What to produce:
Copy exactly the lines from the start of the data below through the one that carries "wasm.setup();", and only those.

+++ Information supplied

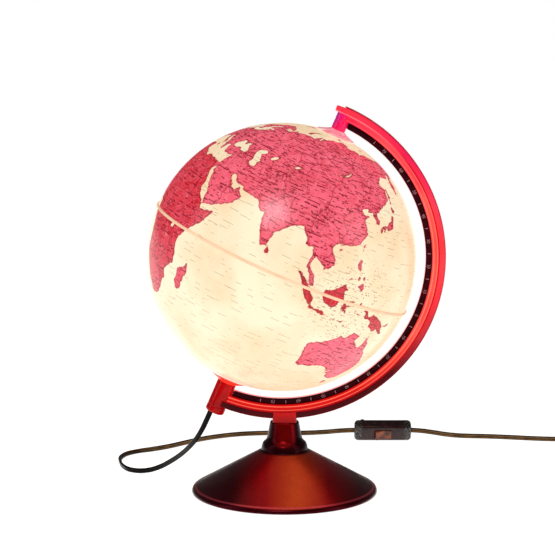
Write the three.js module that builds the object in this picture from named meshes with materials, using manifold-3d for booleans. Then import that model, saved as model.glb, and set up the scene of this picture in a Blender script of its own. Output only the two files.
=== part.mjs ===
// An illuminated desktop globe: a translucent ball turning on a tilted axis between the ends of a
// half-circle meridian arm, a lamp inside it, a conical stand, and a mains lead with an inline switch.
// Millimetres, +Z up. The origin is the centre of the stand's underside and the arm lies in the XZ plane.
import * as THREE from "three";
import { mergeVertices } from "three/addons/utils/BufferGeometryUtils.js";
import { RoundedBoxGeometry } from "three/addons/geometries/RoundedBoxGeometry.js";
import Module from "manifold-3d";

const wasm = await Module();
wasm.setup();

// Driving dimensions
const GAP = 0.3; // between pieces that touch
const TILT = THREE.MathUtils.degToRad(23.5); // of the globe's axis from the vertical
const BALL = new THREE.Vector3(-2.5, 0, 233.5); // ball centre
const BALL_R = 130;
const SHELL = 1.8; // ball wall
const ARM_IN = 139; // inner edge of the arm's web
const ARM_LEDGE = 145.5; // web to body
const ARM_STEP = 152.3; // body to outer flange
const ARM_OUT = 158.3;
const ARM_SEGMENTS = 60;
const WEB_HALF = 2.2; // half widths of the arm's web, body and flange
const BODY_HALF = 7.5;
const FLANGE_HALF = 10.2;
const HUB_R = 9.5; // lamp housing
const HUB_END = -167; // its lower face, along the axis
const NECK_R = 11.5; // neck that the ball turns on
const POST_R = 7; // post under the arm's upper end
const POST_LOW = 134.6; // its ends, along the axis
const POST_HIGH = 151;
const PIN_R = 2.5; // steel pivot pin inside it
const STEM_R = 11.8;
const STEM_BOTTOM = 50.3;
const STEM_TOP = 73; // spigot to saddle
const LAMP_NECK_R = 7.6; // way for the cord through the flange and its neck
const FLANGE_LOW = -134.6; // lower face of the flange
const CORD_D = 5.2; // flat twin cord, its width
const CORD_SIDE = -3.5; // the cord leaves the housing to one side of the axis
const SWITCH = { length: 62, width: 20.5, depth: 15.5, round: 5, wall: 2 };
const SWITCH_AT = new THREE.Vector3(107.6, 220.5, 10.9);
const SWITCH_ROLL = THREE.MathUtils.degToRad(25); // the rocker faces forwards and a little down
const ROCKER_TILT = THREE.MathUtils.degToRad(8); // either side of its middle
const ROCKER_PIVOT = -3.9; // behind the switch's middle plane
const COIL = { x: 345, y: 245.2, turn: 35.2, low: 1.3, turns: 3, layers: 2 };
const PLUG = { x: 381, y: 305, z: 7.1, width: 35, length: 36, thick: 13.8 };

// Routes of the cord's centre line
const CORD_LEAD = [
  [-72.4, 0, 81.4], [-76.4, 0, 72.2], [-80.5, 1.2, 63.4], [-85.5, 5.5, 54], [-91.5, 13.5, 44.8],
  [-98, 24, 36], [-106, 36.5, 26.8], [-115.5, 49.5, 17.8], [-126, 61, 9.8], [-137, 68.5, 4.6],
  [-147.5, 71.5, 2.9], [-157.5, 77, 2.75], [-165.5, 91, 2.75], [-170, 110, 2.75], [-170.5, 131, 2.75],
  [-165, 147, 2.75], [-154.5, 157.5, 2.75], [-140, 166.5, 2.75], [-123, 179.5, 2.75], [-107, 196, 2.75],
  [-90, 213, 2.75], [-70, 227, 2.75], [-48, 237, 2.75], [-20, 242, 2.75], [5, 241, 3],
  [25, 237.5, 4], [45, 231.3, 6.4], [60, 224.4, 9.3], [69, 221.1, 10.6], [75, 220.5, 10.9],
  [80.4, 220.5, 10.9],
];
const CORD_TAIL = [
  [134.8, 220.5, 10.9], [140, 220.5, 10.9], [150, 220.9, 10.1], [163, 222.5, 8], [176, 225, 5.4],
  [189, 227, 3.6], [203, 227.5, 2.85], [222, 226, 2.75], [245, 222, 2.75], [268, 217, 2.75],
  [290, 213, 2.9], [308, 210.8, 3.3], [324.4, 210, 3.8],
];
const CORD_END = [
  [380.2, 266, 8.9], [380.6, 272, 8.3], [380.9, 278, 7.6], [381, 283.7, 7.1],
];

// Materials: colour, roughness, metalness, and opacity for the translucent ones
const finish = (color, roughness, metalness = 0, opacity = 1) => () =>
  new THREE.MeshStandardMaterial({ color, roughness, metalness, opacity, transparent: opacity < 1 });
const ballPlastic = finish(0xfdf0cf, 0.35);
const seamPlastic = finish(0xe9cdb4, 0.4);
const armPlastic = finish(0xd01826, 0.2);
const stripPrint = finish(0x3a0610, 0.45);
const postPlastic = finish(0xd8185c, 0.2);
const paleFlange = finish(0xffb4ba, 0.25);
const housingPlastic = finish(0xc81010, 0.2);
const basePlastic = finish(0x4a060c, 0.15);
const stemPlastic = finish(0x98050c, 0.2);
const steel = finish(0xb8bac0, 0.35, 1);
const castIron = finish(0x50545a, 0.6, 1);
const brass = finish(0xc8a050, 0.3, 1);
const footFoam = finish(0x1c1416, 0.9);
const whitePlastic = finish(0xe8e6df, 0.4);
const lampGlass = finish(0xfff4e0, 0.1, 0, 0.6);
const cordPlastic = finish(0x5c4028, 0.3);
const smokyPlastic = finish(0x241d20, 0.2);
const rockerPlastic = finish(0x2c1710, 0.25);
const clampPlastic = finish(0x8a8890, 0.5);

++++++

Answer to the problem:
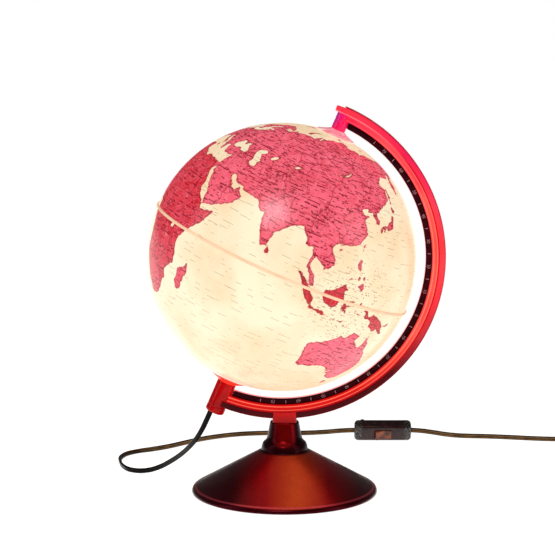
Write the three.js module that builds the object in this picture from named meshes with materials, using manifold-3d for booleans. Then import that model, saved as model.glb, and set up the scene of this picture in a Blender script of its own. Output only the two files.
=== part.mjs ===
// An illuminated desktop globe: a translucent ball turning on a tilted axis between the ends of a
// half-circle meridian arm, a lamp inside it, a conical stand, and a mains lead with an inline switch.
// Millimetres, +Z up. The origin is the centre of the stand's underside and the arm lies in the XZ plane.
import * as THREE from "three";
import { mergeVertices } from "three/addons/utils/BufferGeometryUtils.js";
import { RoundedBoxGeometry } from "three/addons/geometries/RoundedBoxGeometry.js";
import Module from "manifold-3d";

const wasm = await Module();
wasm.setup();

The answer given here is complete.